Joan was instrumental in bringing together NRDC, Riverkeeper, and other environmental groups in the innovative campaign to safeguard New York City’s upstate reservoirs.

Credit:

Eric A. Goldstein/NRDC

What is less well known was Joan’s pivotal role in spearheading the environmental group effort to safeguard New York City’s priceless and irreplaceable upstate drinking water supply. In 1990, the city was facing the possibility of having to construct multibillion-dollar, energy-gobbling filtration facilities for the six giant Catskill reservoirs that provide nearly a billion gallons a day of water to nine million downstate residents. 

Joan gathered a group of us—including NRDC, Riverkeeper, and New York City Department of Environmental Protection’s then commissioner Albert Appleton—and hatched the campaign for a less costly and more environment-friendly approach. We then worked together to keep pollution out of the reservoirs in the first place, via comprehensive watershed protection. 

Joan and the Kaplan Fund were the first and most steadfast funders of this NGO effort. Without her personal support, NRDC, Riverkeeper, and our allies could never have built the expertise or stayed on the case through the years of implementation challenges. 

Today—with dozens of pollution prevention and control measures in place and more than 140,000 acres of watershed lands protected—New York City’s successful watershed program stands as a national model. 
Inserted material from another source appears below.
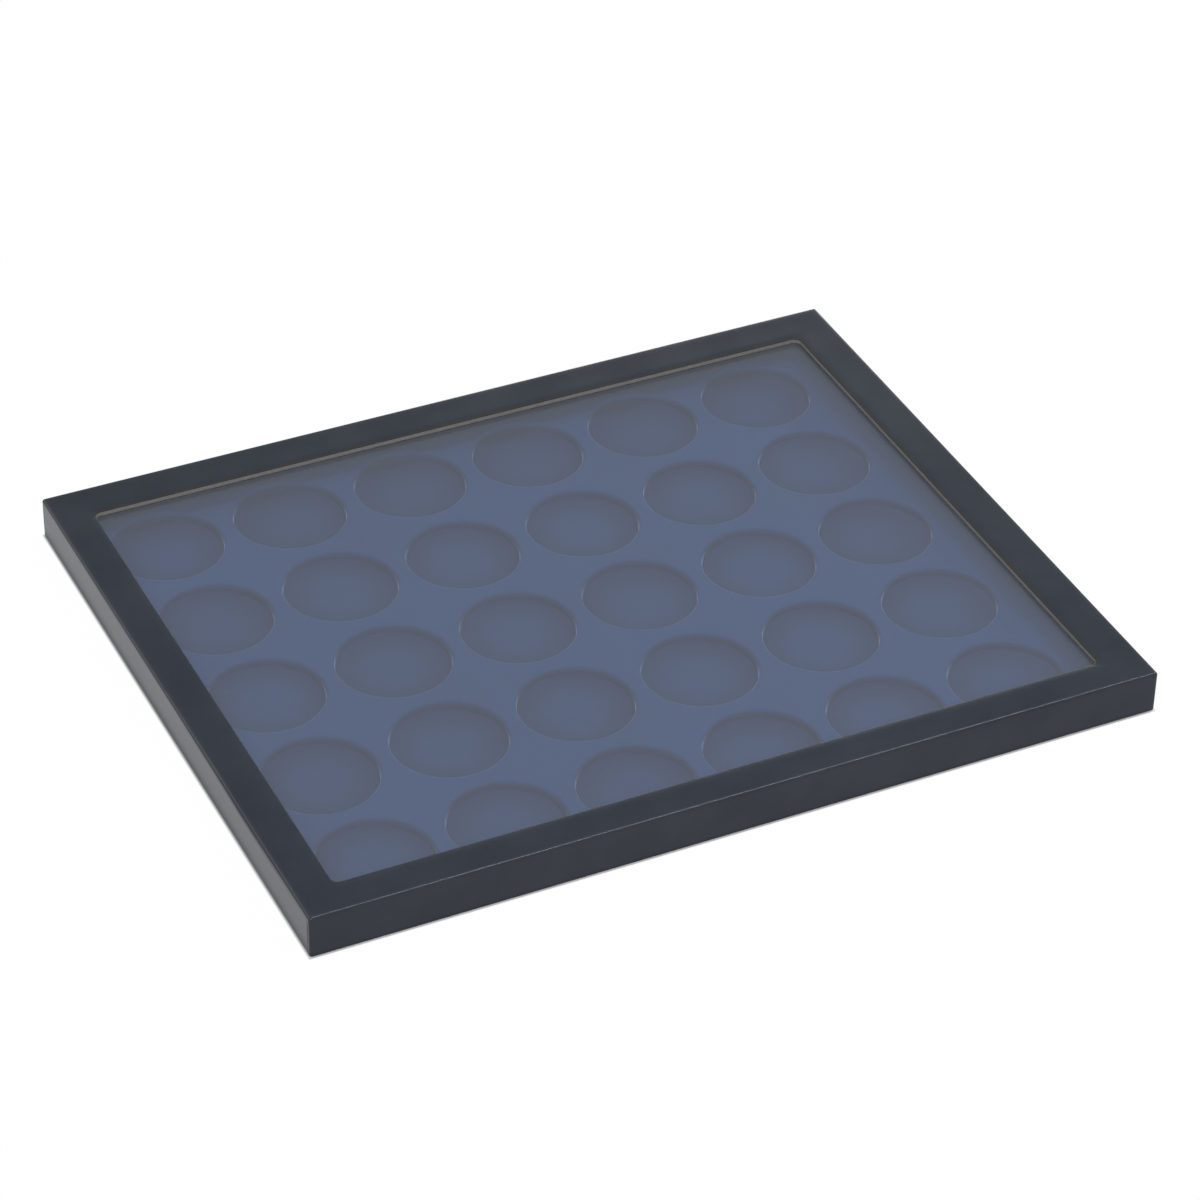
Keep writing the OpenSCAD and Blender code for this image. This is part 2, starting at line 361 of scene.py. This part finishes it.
def rounded(centre, radius, start, end, steps):
    """Points [inset, height] on an arc: its centre plus its radius times the cosine and the sine
    of an angle, in degrees from inwards (0) towards up (90)."""
    turn = np.radians(np.linspace(start, end, steps))
    return np.stack([centre[0] + radius * np.cos(turn), centre[1] + radius * np.sin(turn)], -1)


PAPER_DEEP = (0.0205, 0.0250, 0.0335, 1)
PAPER_WORN = (0.0285, 0.0340, 0.0435, 1)
PAPER_BROWNED = (0.036, 0.032, 0.025, 1)
PAPER_GLOSS = (0.88, 0.94, 1.0, 1)
PAPER_SHEEN = (0.75, 0.87, 1, 1)
FOLD_POLISH = 0.4


def covering_paper(name, browned=None, pressed=None):
    """Grained black paper. Two functions tell from X, Y and Z where its black turns brown and
    where it is pressed smooth."""
    paper = bpy.data.materials.new(name)
    g = Graph(paper)
    place = g.place()
    grain = g.noise(place, 2200, 2.0, 0.55)
    pits = g.add("ShaderNodeTexVoronoi", {"feature": "SMOOTH_F1"}, {"Vector": place, "Scale": 1500})
    cloud = g.noise(place, 45, 3.0)
    tone = (grain * 0.35 + cloud * 0.65).rise(0.25, 0.75)
    relief = g.bump(grain * 0.5 + pits * 0.5, 0.35, 0.00002)
    colour = g.blend(tone, PAPER_DEEP, PAPER_WORN)
    if browned:
        colour = g.blend(browned(*g.parts(place)) * tone.rise(-0.3, 0.9), colour, PAPER_BROWNED)
    polish = pressed(*g.parts(place)) * FOLD_POLISH if pressed else 0.0
    g.show(principled(g, Base_Color=colour, Roughness=cloud * 0.06 + 0.18, IOR=1.275,
                      Specular_Tint=PAPER_GLOSS, Sheen_Weight=0.03, Sheen_Roughness=0.35,
                      Sheen_Tint=PAPER_SHEEN, Coat_Weight=polish, Coat_Roughness=0.12,
                      Normal=relief))
    return paper


base_low, base_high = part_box("base_wrap")
TURN_IN = 15 * MM
WALL_TOP = 2.0 * MM
FOLD = 0.6 * MM
HEM = 2.35 * MM
CORNER_R = 1.0 * MM
LEAST_R = 0.05 * MM
profile = np.concatenate([
    [(WALL_TOP - PAPER, HEM), (WALL_TOP, HEM)],
    rounded((WALL_TOP - FOLD, base_high.z - FOLD), FOLD, 0, 90, 7),
    rounded((FOLD, base_high.z - FOLD), FOLD, 90, 180, 7),
    rounded((FOLD, base_low.z + FOLD), FOLD, 180, 270, 7),
    [(TURN_IN, base_low.z), (TURN_IN, base_low.z + PAPER), (PAPER, base_low.z + PAPER),
     (PAPER, base_high.z - PAPER), (WALL_TOP - PAPER, base_high.z - PAPER)],
])
corner_r = np.clip(CORNER_R - profile[:, 0], LEAST_R, None)
side_shares = np.linspace(0, 1, 14)[1:-1]
points = carried_round(base_high.xy, profile[:, :1], corner_r, profile[:, 1], [side_shares] * 4)
base_wrap = shell("base_paper", points)
base_wrap.data.materials.append(covering_paper("grained black paper"))
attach(base_wrap, "base")
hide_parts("base_wrap")


# ---- Linings and the sheet on the underside
# Smooth matt black paper on the base's floor, round the window inside the lid, and on the
# underside of the case.
LINING_DARK = (0.010, 0.011, 0.013, 1)
LINING_PALE = (0.020, 0.021, 0.024, 1)

lining_paper = bpy.data.materials.new("matt lining paper")
g = Graph(lining_paper)
place = g.place()
fibre = g.noise(place, 3000, 3.0)
cloud = g.noise(place, 60, 3.0)
tone = fibre * 0.5 + cloud * 0.5
colour = g.blend(tone, LINING_DARK, LINING_PALE)
g.show(principled(g, Base_Color=colour, Roughness=0.78, Normal=g.bump(fibre, 0.3, 0.00003)))
dress(lining_paper, "base_lining", "lid_lining", "base_bottom_sheet")


# ---- Coin tray
# A thin sheet formed over a mould with 30 round wells and then covered with short blue
# flock. It lies loose in the base. Its top and its wells keep the CAD tray's sizes.
WELLS = [o["box_m"] for o in frame["record"]["physics"]["openings"] if o["name"].startswith("well_")]
SHEET = 0.5 * MM
FLOOR_R = 19.2 * MM
RIM_R = 1.0 * MM
TOE_R = 0.6 * MM
DRAFT = math.radians(5)
SPOKES = 64
TRAY_CORNER = 4 * MM
TRAY_BEND = 1.0 * MM
SEWN_WITHIN = 2e-6
FAR_OFF = 1.0

tray_low, tray_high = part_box("coin_tray")
well_floor = tray_low.z + SHEET
well_depth = tray_high.z - well_floor
middles = np.array(WELLS).mean(1)[:, :2]
columns, rows = (np.unique(middles[:, k].round(5)) for k in (0, 1))
cell = np.array([columns[1] - columns[0], rows[1] - rows[0]]) / 2

# Section of a well, from its middle out: floor, toe arc, drafted wall and rim arc.
wall_run = (well_depth - (RIM_R + TOE_R) * (1 - math.sin(DRAFT))) / math.cos(DRAFT)
mouth_r = FLOOR_R + (RIM_R + TOE_R) * math.cos(DRAFT) + wall_run * math.sin(DRAFT)
section = np.concatenate([
    [(share * FLOOR_R, well_floor) for share in (0.3, 0.6, 0.9)],
    rounded((FLOOR_R, well_floor + TOE_R), TOE_R, -90, -math.degrees(DRAFT), 6),
    rounded((mouth_r, tray_high.z - RIM_R), RIM_R, 180 - math.degrees(DRAFT), 90, 8),
])

# One cell: rings round the well, then a ring half way out and one on the cell's square edge.
turn = np.arange(SPOKES) * 2 * math.pi / SPOKES
spoke = np.stack([np.cos(turn), np.sin(turn)], -1)
side = np.tan(np.linspace(-math.pi / 4, math.pi / 4, SPOKES // 4 + 1))[:-1]
ones = np.ones_like(side)
sides = ((ones, side), (-side, ones), (-ones, -side), (side, -ones))
square = np.roll(np.concatenate([np.stack(s, -1) for s in sides]), -(SPOKES // 8), 0) * cell
plan = np.concatenate([spoke * section[:, :1, None], [(spoke * mouth_r + square) / 2, square]])
level = np.append(section[:, 1], [tray_high.z] * 2)
rings = np.concatenate([plan, np.broadcast_to(level[:, None, None], plan.shape[:2] + (1,))], -1)
cell_points = np.concatenate([[[0, 0, well_floor]], rings.reshape(-1, 3)])
cell_faces = 1 + grid_faces(len(rings), SPOKES, closed=False)
around = np.arange(SPOKES)
hub_faces = np.stack([np.zeros(SPOKES, int), 1 + around, 1 + (around + 1) % SPOKES], -1)
from_middle = np.concatenate([[0], np.linalg.norm(plan, axis=-1).ravel()])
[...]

So often, on the worthy causes that are important to New York City life (and the Empire State, more generally), Joan was quick to see and understand the problem, envision a potential solution, and wade in with early funding that unleashed a thoughtful and dogged activists’ response.

She was courageous and visionary, modest and gracious. And she was sure to credit the staff of the J.M. Kaplan Fund—including Ann Birckmayer, Suzanne Davis, Amy Freitag, Henry Ng, and Tony Wood—as well as the many groups and organizations she funded, for the successes she catalyzed. 

Her many friends throughout New York City’s nonprofit community (and beyond) are grateful for her friendship and support and agree that Joan’s was a life well lived.